Methods: The Clinical Outcomes Assessment Program (COAP), a Washington State public reporting system, and the Cardiac Arrest Registry to Enhance Survival (CARES), a national registry of OHCA, were matched to characterize OHCA presentations between 2014 and 2015. Adults presenting to PCI-capable centers after OHCA were included. Logistic regression analyses were performed to assess predictors of undergoing CAG after OHCA.

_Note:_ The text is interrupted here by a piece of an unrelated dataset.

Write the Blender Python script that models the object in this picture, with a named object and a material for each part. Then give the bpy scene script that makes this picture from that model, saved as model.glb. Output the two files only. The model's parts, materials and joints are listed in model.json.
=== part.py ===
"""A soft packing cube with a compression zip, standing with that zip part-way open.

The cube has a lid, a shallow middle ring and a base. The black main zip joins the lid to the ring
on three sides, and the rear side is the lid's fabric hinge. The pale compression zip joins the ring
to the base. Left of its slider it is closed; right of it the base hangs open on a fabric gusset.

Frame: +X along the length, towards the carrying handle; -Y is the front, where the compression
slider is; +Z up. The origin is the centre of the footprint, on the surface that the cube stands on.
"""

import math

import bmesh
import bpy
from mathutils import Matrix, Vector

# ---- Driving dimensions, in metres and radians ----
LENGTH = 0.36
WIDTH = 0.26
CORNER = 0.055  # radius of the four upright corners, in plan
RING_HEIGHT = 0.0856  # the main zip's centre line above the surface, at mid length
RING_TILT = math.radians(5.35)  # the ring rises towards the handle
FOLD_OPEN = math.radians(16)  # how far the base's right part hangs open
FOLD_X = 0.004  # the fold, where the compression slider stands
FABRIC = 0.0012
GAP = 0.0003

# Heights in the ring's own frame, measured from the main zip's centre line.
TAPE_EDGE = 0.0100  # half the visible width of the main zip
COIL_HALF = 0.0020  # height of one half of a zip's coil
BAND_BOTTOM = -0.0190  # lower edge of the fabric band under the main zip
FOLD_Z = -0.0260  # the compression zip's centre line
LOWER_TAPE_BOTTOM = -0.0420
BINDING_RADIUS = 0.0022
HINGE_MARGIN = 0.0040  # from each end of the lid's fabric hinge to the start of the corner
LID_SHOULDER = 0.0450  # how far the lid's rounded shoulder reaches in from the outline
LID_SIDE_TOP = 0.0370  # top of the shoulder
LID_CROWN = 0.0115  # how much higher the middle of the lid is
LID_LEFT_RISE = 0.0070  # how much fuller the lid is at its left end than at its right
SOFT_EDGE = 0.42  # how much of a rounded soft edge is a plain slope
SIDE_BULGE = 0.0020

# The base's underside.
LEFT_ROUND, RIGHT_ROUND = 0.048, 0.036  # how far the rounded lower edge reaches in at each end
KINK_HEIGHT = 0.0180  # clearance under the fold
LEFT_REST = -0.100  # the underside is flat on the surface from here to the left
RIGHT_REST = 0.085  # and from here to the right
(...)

Results: 2361 subjects were included with 729 (31%) proceeding to CAG, and 354 (15%) receiving PCI. The majority had return of spontaneous circulation (ROSC) at hospital arrival without identified ST elevations (72.2%). Of those with ST elevations and ROSC, 69% underwent CAG. OHCAs without ST elevations underwent CAG in 29.6% and PCI in 12.6%. After adjustment, older patients (aOR 0.73, 95% CI 0.72-0.84 per decade) and women (aOR 0.53, 95% CI 0.41-0.67) were less likely to proceed to CAG. Patients with witnessed arrest (aOR 2.07, 95% CI 1.62-2.67), VT/VF (aOR 6.11, 95% CI 4.85-7.69), ST elevations (aOR 3.82, 95% CI 2.71-5.38) and sustained ROSC (aOR 3.64, 95% CI 2.62-5.04) were more likely to undergo CAG.
Conclusion: Only one-third of patients presenting to PCI-capable hospitals underwent CAG after OHCA. Patient selection for an invasive strategy after OHCA appeared to be heavily influenced by pre-hospital presentation variables.
Keywords: Coronary angiography; Out of hospital cardiac arrest; Postresuscitation care.